Jill Jonnes

Mocked at its birth the Eiffel Tower has been the landmark most symbolic of France throughout the world for over 127 years.



Mocked at its birth the Eiffel Tower has been the landmark most symbolic of France throughout the world for            over 127 years.

It has provided a romantic setting in numerous Hollywood films including Lubitsch’s sparkling NINOTCHKA with Melvyn Douglas and Greta Garbo as two lovers who “meet cute” and race to the top where love awaits; in thrillers like Charles Laughton and Franchot Tone in the Simenon story THE MAN ON THE EIFFEL TOWER and hysterically as gold melted down and recast as miniature towers that Alec Guinness and Stanley Holloway smuggle into France THE LAVENDER HILL MOB.

hIn the tradition of David McCullough historian Jill Jonnes, Eiffel’s Tower captures Eiffel’s engineering genius that made the tower possible while surrounding him with a cast of characters that includes Buffalo Bill, Annie Oakley and Thomas Alva Edison.

TG: The Eiffel Tower became the centerpiece of the 1889 Exposition Universelle commemorating the 100th anniversary of the French revolution–100 years of liberty.
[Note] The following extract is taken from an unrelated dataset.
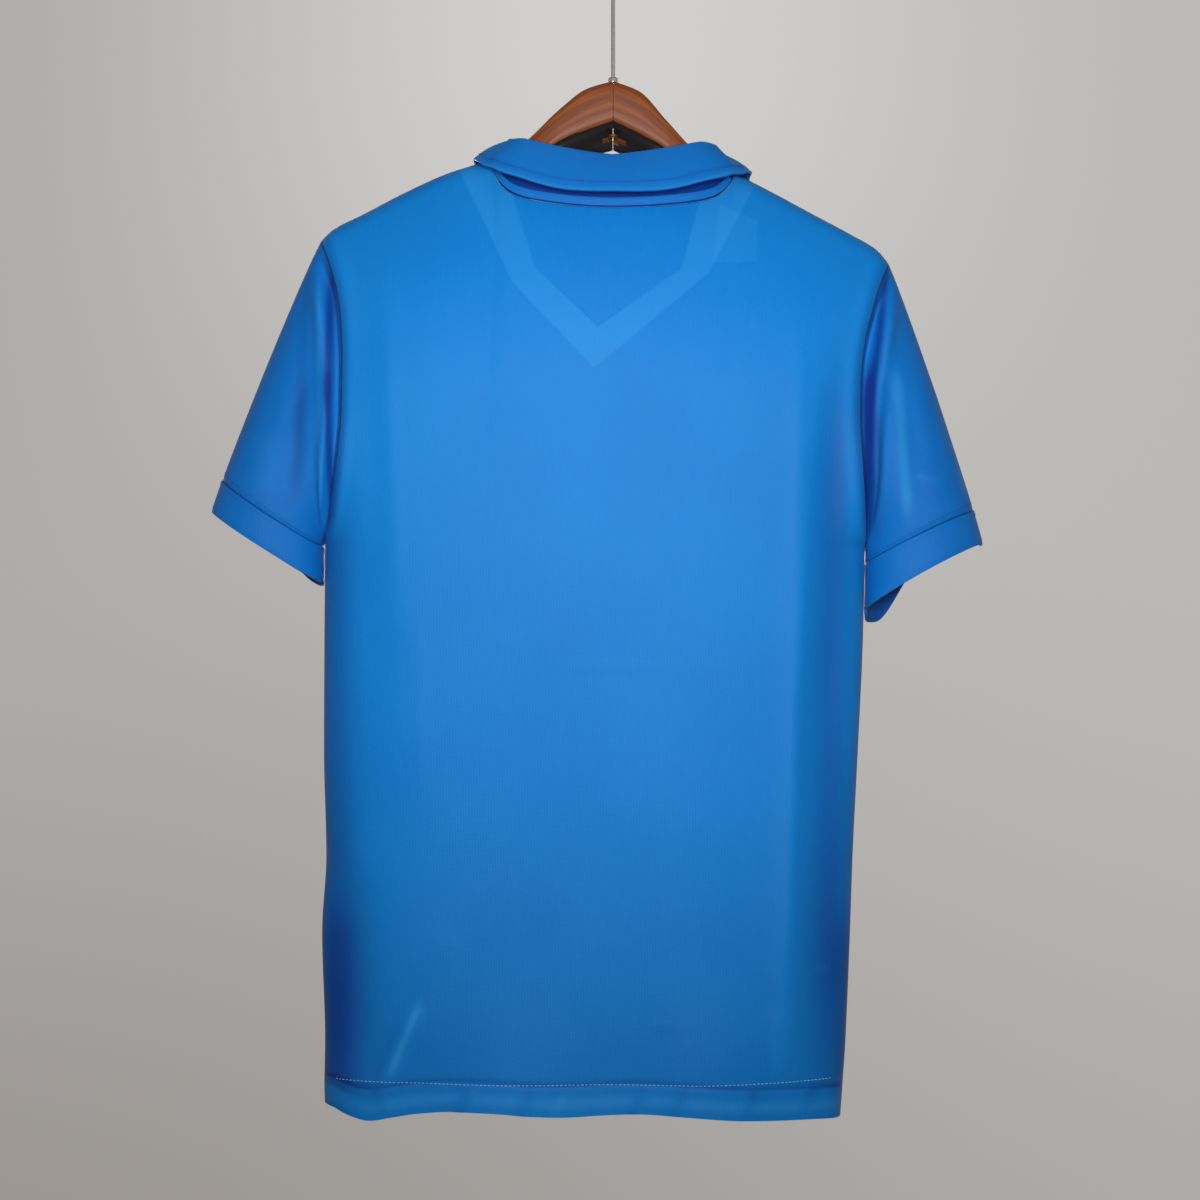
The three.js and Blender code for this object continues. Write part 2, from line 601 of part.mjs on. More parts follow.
function bandGeometry() {
  const outside = [], inside = [];
  for (let i = 0; i < (bandTable.length - 1) * band.steps + 1; i++) {
    const k = Math.min(Math.floor(i / band.steps), bandTable.length - 2);
    const t = i / band.steps - k;
    const a = bandTable[k], b = bandTable[k + 1];
    const edge = (column) => mix(a[column], b[column], t);
    const row = [0, 0.5, 1].map((s) => ({
      x: mix(edge("innerX"), edge("outerX"), s),
      z: mix(edge("innerHeight"), edge("outerHeight"), s),
    }));
    outside.push(row.map(({ x, z }) => xyz(x, skin(1, x, z) + band.off + band.wall, z)));
    inside.push(row.map(({ x, z }) => xyz(x, skin(1, x, z) + band.off, z)));
  }
  return wallOf(outside, inside);
}

// ---- hanger ----------------------------------------------------------------------------
const wasm = await Module();
wasm.setup();

function solidOf(geometry) {
  const g = geometry.clone();
  g.deleteAttribute("normal");
  g.deleteAttribute("uv");
  const merged = mergeVertices(g, 1e-4);
  return new wasm.Manifold(new wasm.Mesh({
    numProp: 3,
    vertProperties: merged.attributes.position.array,
    triVerts: new Uint32Array(merged.index.array),
  }));
}

function geometryOf(solid) {
  const mesh = solid.getMesh();
  const g = new THREE.BufferGeometry();
  g.setAttribute("position", new THREE.BufferAttribute(mesh.vertProperties, 3));
  g.setIndex(new THREE.BufferAttribute(mesh.triVerts, 1));
  g.computeVertexNormals();
  return g;
}

// One half of the hanger, through rounded sections from the hook to the end of the arm.
function armGeometry(name) {
  const sign = name === "left" ? -1 : 1;
  const places = [seamGap / 2, 10, 20, 30, 40, 50, 60, 70, 80].map((across) => {
    const value = (column) => read(archTable, "across", column, across);
    return { x: sign * across, top: value(name + "Top"), foot: value(name + "Foot"), half: value("halfDepth") };
  });
  const steps = 6;
  for (let i = 0; i <= steps; i++) {
    const t = i / steps;
    const x = mix(neckPoint[name], shoulderPoint[name], arm.reach * t);
    const top = shoulderLine(x) - mix(arm.rootUnder, arm.endUnder, Math.min(1, 3 * t));
    const end = i === steps ? 0.72 : 1;
    const tall = mix(arm.rootTall, arm.endTall, t);
    places.push({
      x, top: top - tall * (1 - end) / 2, foot: top - tall * (1 + end) / 2,
      half: mix(arm.rootDepth, arm.endDepth, t) * end,
    });
  }
  const loops = places.map(({ x, top, foot, half }) => {
    const loop = [];
    const square = mix(arm.archSquare, arm.armSquare, ease((Math.abs(x) - 45) / 35));
    for (let k = 0; k < 20; k++) {
      const angle = (k / 20) * 2 * Math.PI;
      const c = Math.cos(angle), s = Math.sin(angle);
      const y = half * Math.sign(c) * Math.abs(c) ** (2 / square);
      const up = Math.sign(s) * Math.abs(s) ** (2 / square);
      const fall = arm.undersideFall * ease(1 - Math.abs(x) / arm.fallWidth);
      const front = clamp((y - arm.fallFrom) / (half - arm.fallFrom), 0, 1);
      const lower = up < 0 ? -up * fall * front : 0;
      loop.push(xyz(x, y, (top + foot) / 2 + (up * (top - foot)) / 2 - lower));
    }
    return loop;
  });
  const drill = new THREE.CylinderGeometry(bore, bore, 90, 16);
  drill.rotateX(Math.PI / 2);
  drill.translate(0, 0, archTable[0].leftTop - 20 - railHeight);
  return geometryOf(solidOf(loftOf(loops)).subtract(solidOf(drill)));
}

// Underside of the wood at the hook, where the nut sits.
const underside = archTable[0].leftFoot - 3.8;

// The wire: up through the wood, a short bend to the side, and round the hook's bend.
function hookGeometry() {
  const centre = railHeight + hook.wire - hook.bend;
  const angle = THREE.MathUtils.degToRad(hook.neckAngle);
  const bend = hook.bend, small = hook.neckBend;
  const straight = ((bend - small) * (1 - Math.cos(angle)) ) / Math.sin(angle);
  const rise = bend * Math.sin(angle) + small * Math.sin(angle) + straight * Math.cos(angle);
  const foot = centre - rise;
  const path = [];
  const bottom = underside - nut.tall - 2.2;
  for (const z of [bottom, mix(bottom, foot, 0.5), foot]) path.push({ x: 0, z });
  for (let i = 1; i <= 4; i++) {
    const a = (angle * i) / 4;
    path.push({ x: small * (1 - Math.cos(a)), z: foot + small * Math.sin(a) });
  }
  const turn = THREE.MathUtils.degToRad(hook.endAngle) + angle;
  for (let i = 0; i <= 22; i++) {
    const a = -angle + (turn * i) / 22;
    path.push({ x: bend * Math.cos(a), z: centre + bend * Math.sin(a) });
  }
  const loops = path.map((p, i) => {
    const a = path[Math.max(i - 1, 0)], b = path[Math.min(i + 1, path.length - 1)];
    const length = Math.hypot(b.x - a.x, b.z - a.z);
    const n = { x: (b.z - a.z) / length, z: -(b.x - a.x) / length };
    const loop = [];
    for (let k = 0; k < hook.sides; k++) {
      const t = ((k + 0.5) / hook.sides) * 2 * Math.PI;
      const r = hook.wire;
      loop.push(xyz(p.x + n.x * r * Math.cos(t), r * Math.sin(t), p.z + n.z * r * Math.cos(t)));
    }
    return loop;
  });
  return loftOf(loops);
}

// A round collar on the wire: a lathe profile that closes on itself.
function ringGeometry(radius, tall, bottom, belly) {
  const profile = [
    [bore, 0], [radius * (1 - belly), 0], [radius, tall * 0.3], [radius, tall * 0.7],
    [radius * (1 - belly), tall], [bore, tall], [bore, 0],
  ].map(([r, h]) => new THREE.Vector2(r, h));
  const g = new THREE.LatheGeometry(profile, 16);
  g.rotateX(Math.PI / 2);
  g.translate(0, 0, bottom - railHeight);
  return geometryOf(solidOf(g));
}

// ---- the group -------------------------------------------------------------------------
const cloth = () => new THREE.MeshStandardMaterial({ color: colours.cloth, roughness: 0.7 });
const trim = () => new THREE.MeshStandardMaterial({ color: colours.trim, roughness: 0.75 });
const wood = () => new THREE.MeshStandardMaterial({ color: colours.wood, roughness: 0.4 });
const steel = () => new THREE.MeshStandardMaterial({ color: colours.steel, roughness: 0.25, metalness: 1 });
const brass = () => new THREE.MeshStandardMaterial({ color: colours.brass, roughness: 0.35, metalness: 1 });

const jersey = new THREE.Group();
function add(name, geometry, material) {
  const mesh = new THREE.Mesh(geometry, material);
  mesh.name = name;
  jersey.add(mesh);
}

add("back_panel", panelOf(backGrid), cloth());
add("front_panel", panelOf(frontGrid), cloth());
for (const name of ["left", "right"]) {
  const { rings, walls, cuff, cuffWalls } = sleeveGrids(name);
  add("sleeve_" + name, wallOf(rings, inward(rings, walls, clothWall), true), cloth());
  add("cuff_" + name, wallOf(cuff, inward(cuff, cuffWalls, cuffWall), true), cloth());
}
add("collar", collarGeometry(), trim());
add("neck_binding", bindingGeometry(), trim());
add("neck_v_band", bandGeometry(), trim());
add("hanger_arm_left", armGeometry("left"), wood());
add("hanger_arm_right", armGeometry("right"), wood());
add("hanger_hook", hookGeometry(), steel());
add("hanger_ferrule", ringGeometry(ferrule.radius, ferrule.tall, archTable[0].leftTop + 0.3, 0.3), steel());
add("hanger_nut", ringGeometry(nut.radius, nut.tall, underside - 0.5 - nut.tall, 0.08), brass());

export default jersey;
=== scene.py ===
import math

import bpy
import numpy as np
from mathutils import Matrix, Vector


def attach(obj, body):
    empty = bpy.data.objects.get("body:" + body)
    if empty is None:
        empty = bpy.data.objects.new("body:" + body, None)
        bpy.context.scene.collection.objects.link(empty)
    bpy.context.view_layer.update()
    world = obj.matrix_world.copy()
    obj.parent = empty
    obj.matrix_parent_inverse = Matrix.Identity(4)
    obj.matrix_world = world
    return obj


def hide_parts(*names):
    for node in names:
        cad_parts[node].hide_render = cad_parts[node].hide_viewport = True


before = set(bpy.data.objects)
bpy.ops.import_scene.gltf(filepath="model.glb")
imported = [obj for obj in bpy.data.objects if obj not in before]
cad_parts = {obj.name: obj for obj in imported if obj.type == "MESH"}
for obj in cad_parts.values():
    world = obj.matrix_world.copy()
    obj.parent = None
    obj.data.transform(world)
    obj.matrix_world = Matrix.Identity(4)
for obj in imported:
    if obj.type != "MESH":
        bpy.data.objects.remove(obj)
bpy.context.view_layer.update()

# Sizes are in millimetres and heights run up from the lowest part of the hem. The origin is the
# rail inside the hook, railHeight above that. The back faces -Y, and +X is the wearer's right.
railHeight = 916.0


# ---- small helpers
def mix(a, b, t):
    return a + (b - a) * t


# Rises from 0 to 1 between t = 0 and t = 1, level at both ends: 3t² - 2t³.
def ease(t):
    t = np.clip(t, 0, 1)
    return t * t * (3 - 2 * t)


def unit(v):
    return v / np.maximum(np.linalg.norm(v, axis=-1, keepdims=True), 1e-9)


# A smooth curve through rows of (place, value): a cubic between two rows, whose slope at a row
# is the harmonic mean of the slopes on its two sides, or none where they turn.
def curve(rows, at, column=1):
    table = np.array(rows, float)
    place, value = table[:, 0], table[:, column]
    step = np.diff(place)
    slope = np.diff(value) / step
    a, b = slope[:-1], slope[1:]
    middle = np.where(a * b > 0, 2 * a * b / np.where(a * b > 0, a + b, 1), 0)
    knot = np.concatenate([slope[:1], middle, slope[-1:]])
    i = np.clip(np.searchsorted(place, at, side="right") - 1, 0, len(step) - 1)
    t = np.clip((at - place[i]) / step[i], 0, 1)
    return (value[i] * (2 * t**3 - 3 * t**2 + 1) + value[i + 1] * (3 * t**2 - 2 * t**3)
            + step[i] * (knot[i] * (t**3 - 2 * t**2 + t) + knot[i + 1] * (t**3 - t**2)))


def straight(rows, at):
    table = np.array(rows, float)
    return np.interp(at, table[:, 0], table[:, 1])


# A bell of a width: e to the power of -(distance / width)².
def bell(distance, width):
    return np.exp(-((distance / width) ** 2))


# Sum of soft ridges and troughs. A row is (x, height, x, height, half width, out): a bell across
# the line between its two points, which fades over the last part at each end.
def creasesAt(rows, x, height, fade=0.3):
    total = np.zeros(np.broadcast(x, height).shape)
    for ax, ah, bx, bh, half, out in rows:
        length = math.hypot(bx - ax, bh - ah)
        along = ((x - ax) * (bx - ax) + (height - ah) * (bh - ah)) / length**2
        off = ((x - ax) * (bh - ah) - (height - ah) * (bx - ax)) / length / half
        total += out * np.exp(-off * off) * ease((along + 0.1) / fade) * ease((1.1 - along) / fade)
    return total


# ---- meshes
# The quads between the points of a grid.
def gridFaces(index):
    corners = [index[:-1, :-1], index[:-1, 1:], index[1:, 1:], index[1:, :-1]]
    return np.stack(corners, -1).reshape(-1, 4)


# The same grid with its first column again at its end.
def closed(grid):
    return np.concatenate([grid, grid[:, :1]], axis=1)


# Faces of a wall, where layer is how far on the second side's points are.
def shellFaces(index, layer, ring):
    near = gridFaces(index)

    def rim(line):
        p, q = line[:-1], line[1:]
        return np.stack([p, p + layer, q + layer, q], -1)

    faces = [near, near[:, ::-1] + layer, rim(index[0]), rim(index[-1])[:, ::-1]]
    if not ring:
        faces += [rim(index[:, 0])[:, ::-1], rim(index[:, -1])]
    return np.concatenate(faces)


# Lengths along the rows and columns of a grid of points, in metres from its middle column.
def clothMap(grid, ring=False):
    if ring:
        grid = closed(grid)
    across = np.linalg.norm(np.diff(grid, axis=1), axis=2)
    along = np.linalg.norm(np.diff(grid, axis=0), axis=2)
    u = np.pad(np.cumsum(across, axis=1), ((0, 0), (1, 0)))
    v = np.pad(np.cumsum(along, axis=0), ((1, 0), (0, 0)))
    u = u - u[:, u.shape[1] // 2][:, None]
    return np.stack([u, v], -1) / 1000


# A cloth wall: the outside grid, the inside grid and the rims between them.
def shell(outside, inside, ring=False):
    rows, columns = outside.shape[:2]
    index = np.arange(rows * columns).reshape(rows, columns)
    if ring:
        index = closed(index)
    uvIndex = np.arange(rows * index.shape[1]).reshape(rows, -1)
    faces = shellFaces(index, rows * columns, ring)
    uvFaces = shellFaces(uvIndex, uvIndex.size, ring)
    uv = clothMap(outside, ring).reshape(-1, 2)
    points = np.concatenate([outside.reshape(-1, 3), inside.reshape(-1, 3)])
    return points, [faces], np.concatenate([uv, uv])[uvFaces.ravel()]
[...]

Describe the political and social climate of the time.

JJ: The Third Republic was quite wobbly. General George Boulanger, the charismatic hero of the Tunisian campaign, was a real threat, with many backers urging him to stage a coup. The Panama Canal project had just collapsed, leaving millions of ordinary French families financially beset. France was rapidly industrializing and had just started building its colonial empire, bringing both great wealth and tumult. All this change was exhilarating but unsettling. An artist like Gauguin, struggling to make a mark, was a perfect example of the new modern citizen trying to figure all this out. The government of President Sadi Carnot badly needed a huge and diverting triumph, and the role of 1889 Exposition Universelle was to show the world that the French Republic, despite its woes, was a great modern power.
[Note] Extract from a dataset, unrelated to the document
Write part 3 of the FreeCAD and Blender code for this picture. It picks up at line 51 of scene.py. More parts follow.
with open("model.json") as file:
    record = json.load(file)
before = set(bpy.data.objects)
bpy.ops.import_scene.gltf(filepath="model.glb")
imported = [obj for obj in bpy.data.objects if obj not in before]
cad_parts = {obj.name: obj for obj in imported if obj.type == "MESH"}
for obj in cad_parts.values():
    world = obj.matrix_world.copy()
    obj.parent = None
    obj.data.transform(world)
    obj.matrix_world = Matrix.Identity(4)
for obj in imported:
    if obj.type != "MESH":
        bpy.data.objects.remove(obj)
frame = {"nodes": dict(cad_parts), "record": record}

TG: What were some of the greatest scientific and political issues that Eiffel faced?

JJ: Eiffel was France’s greatest railway bridge builder and so he possessed all the technical expertise he needed to build his 1000-foot wrought-iron tower, which would dwarf what was then the world’s tallest building–the 555-foot Washington Monument. His greatest challenge in erecting the tower was ensuring that the first platform was absolutely level. The adjustable jacks in each foot of each of the four gargantuan legs gave him the ability to make those critical calibrations.

However, before Eiffel could even begin building, he had to actually obtain the written contract from the government, no small matter when many influential intellectuals hated his tower. Then he had to raise 3.5 million of the 5 million francs. And when the neighbors near the Champs de Mars filed lawsuits, he had to accept all the legal risks.

TG: Did the French know much about the American West before the arrival of William F. Cody?

JJ: Truth be told, most French in the late 19th century knew almost nothing about the U.S.–much to the chagrin of such ex-pats as Henry James. Some had read certain novels like Last of the Mohicans, but to the extent that they gave the U.S. any thought, they generally regarded Americans as uncivilized savages. When Eiffel’s critics lambasted the tower, they always drove home their point by saying “even commercial America would not have it.” I loved that!



So when Buffalo Bill Cody showed up in Paris with his Wild West show, with its 100 cowboys, 100 Sioux Indians (many straight off the reservation), and sharpshooter Annie Oakley, the French were enthralled by this sanitized version of the Taming of the American Frontier. In an era when horses were transport and many people hunted, the equestrian and sharp-shooting abilities of the cowboys and Indians were absolutely astounding to the French. President Sadi Carnot said to Annie Oakley, “When you fell like changing nationalities and professions, there is a commission awaiting you in the French Army.”

TG: Another American, the publisher of the Paris Herald, James Gordon Bennett had a significant impact on the social and cultural life of both American expats and the French bourgeois class. Talk about him and his success in delivering English-language news.

JJ: JGB Jr. was the very rich and very powerful publisher of The New York Herald, which he ran from Paris via cable. In 1887, he started a European edition, in anticipation of the 1889 World’s Fair.  Bennett’s paper was a wonderful combination of serious foreign reporting, lurid crime and political scandal, and light features. Through the Paris Herald, the European elite came to better understand the U.S., while its many ex-pat American readers in turn were given an education in local affairs. European and British newspapers were all influenced by the reporting style, as well as the look of Bennett’s paper. Bennett was one of the great bon vivants and eccentrics, careening down the Champs in his horse and carriage, while very drunk and buck-naked. He also had an obsession with owls as good luck symbols and all his mansions, offices, his yacht, were filled with owls (not live) in every size and material. As a boss, he was a terror.